Патриарх Кондратия благословил. Вернулся он на Аляску, в деревню, уже в рясе. И немедля распорядился возводить церковь. Воцарявшийся было холодный мир этим взорвался. Образовались тут свои либералы и консерваторы. «До чего докатились – поп, церковь! Вы ж коммунисты!» Выстроенная церковь как-то ночью сгорела. «Либералы» приступили к строительству новой. А «консерваторы» плюнули и решили выделиться из общины – разбрелись по маленьким деревенькам, туда, где поглубже. Из шестидесяти двадцать семей уехало. Произошел маленький новый раскол.
Я говорил с несколькими из уехавших. Где, по-ихнему, лучше живут – в Николаевске или «на выселках»? «У них каша погуще, а вера крепче у нас» – таков был ответ. Я сказал об этом отцу Кондратию. Он улыбнулся: «Каждый говорит как разумеет».
В день отъезда из Николаевска утром мы проснулись с Андреем от колокольного звона. Вспомнили: в церкви должны быть крестины. И поспешили посмотреть это таинство.
Церковь была пустой. Три старушки и мать новорожденного – крупная, тучная женщина – стояли близко у входа. Крестный отец – мальчонка тринадцати лет – держал на руках белый, оглашавший церковь криками сверток. Поп с дьяконом скороговоркой приобщали новорожденного к вере. «Младенец Маврикий, отрекаешься ли ты от сатаны?» – спрашивал отец Кондратий. «Отрекаюсь!» – отвечал за младенца крестный. Рядом стояли два братца новорожденного – крепкие, как боровички, карапузы. Они так сладко зевали, что даже поп улыбнулся, крестом осенил недоспавших свидетелей приобщения брата к жизни.
– Ну вот и все. Все честь по чести. Голосист малый. Хорошим рыбаком или плотником будет.
– А если в космонавты захочет? – сказал я Кондратию Сазонтьевичу, закончившему обряд.
– На все воля Божья. Все им предначертано.

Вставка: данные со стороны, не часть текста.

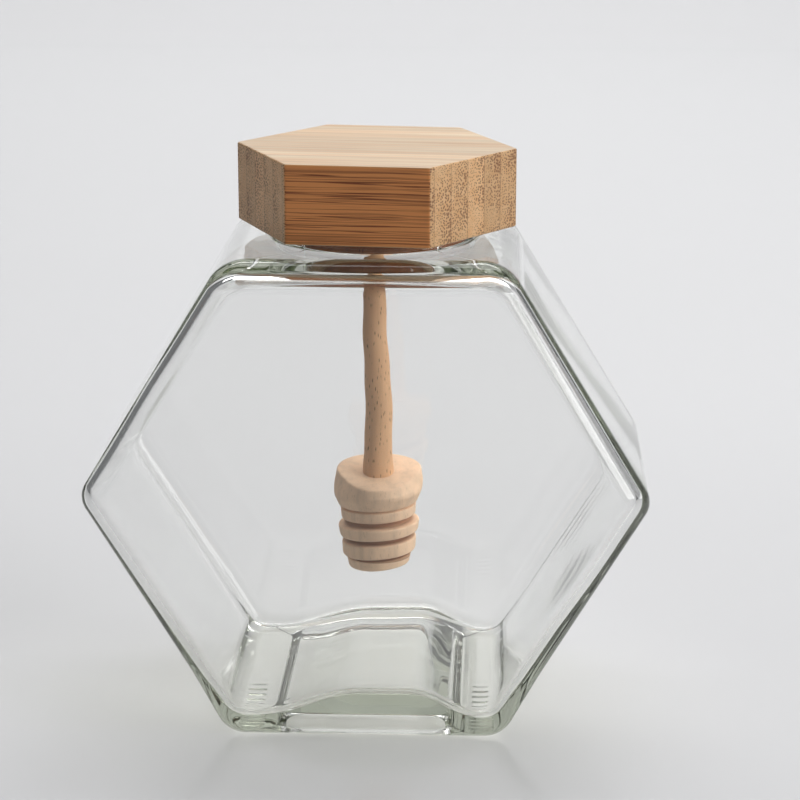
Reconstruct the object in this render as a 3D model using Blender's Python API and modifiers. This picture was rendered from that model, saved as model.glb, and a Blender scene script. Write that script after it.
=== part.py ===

И мы присели на скамейке у церкви, закончив наши беседы о великом пути общины сюда, на Аляску.
Гляжу на карту, очень подробную карту Аляски, деревни Николаевск нет и на ней – мала деревенька. Я вычислил ее место и поставил кружок. Интересно было там побывать. И много я передумал сейчас, сидя в подмосковной избе над этим писанием. Люди одного с нами корня. Какую жизнь осилили! Сколько всего вынесли, претерпели! И не сломились. Сколько раз начинали с нуля, с пепелища, и побеждали. Не забуду умного, работящего попа-мужика Кондратия Фефелова. Стоит – богатырь и телом, и духом. С навыком землепашца, вооруженный лишь трудолюбием, родным языком, молитвой и здравым смыслом – на бога надейся, а сам не плошай, не потерялся он в жизни, не сгинул на фантастически длинной дороге. Крестьянин – плотник – рыбак, он крепко стоит на ногах и приготовил к жизни – шутка сказать – двенадцать детей! «Руки не были связаны, сил не жалел, и совесть чиста», – сказал он о прожитом. Пример для нас и укор – это жизнь обыкновенного русского человека. Поклонимся ему из нашего далека.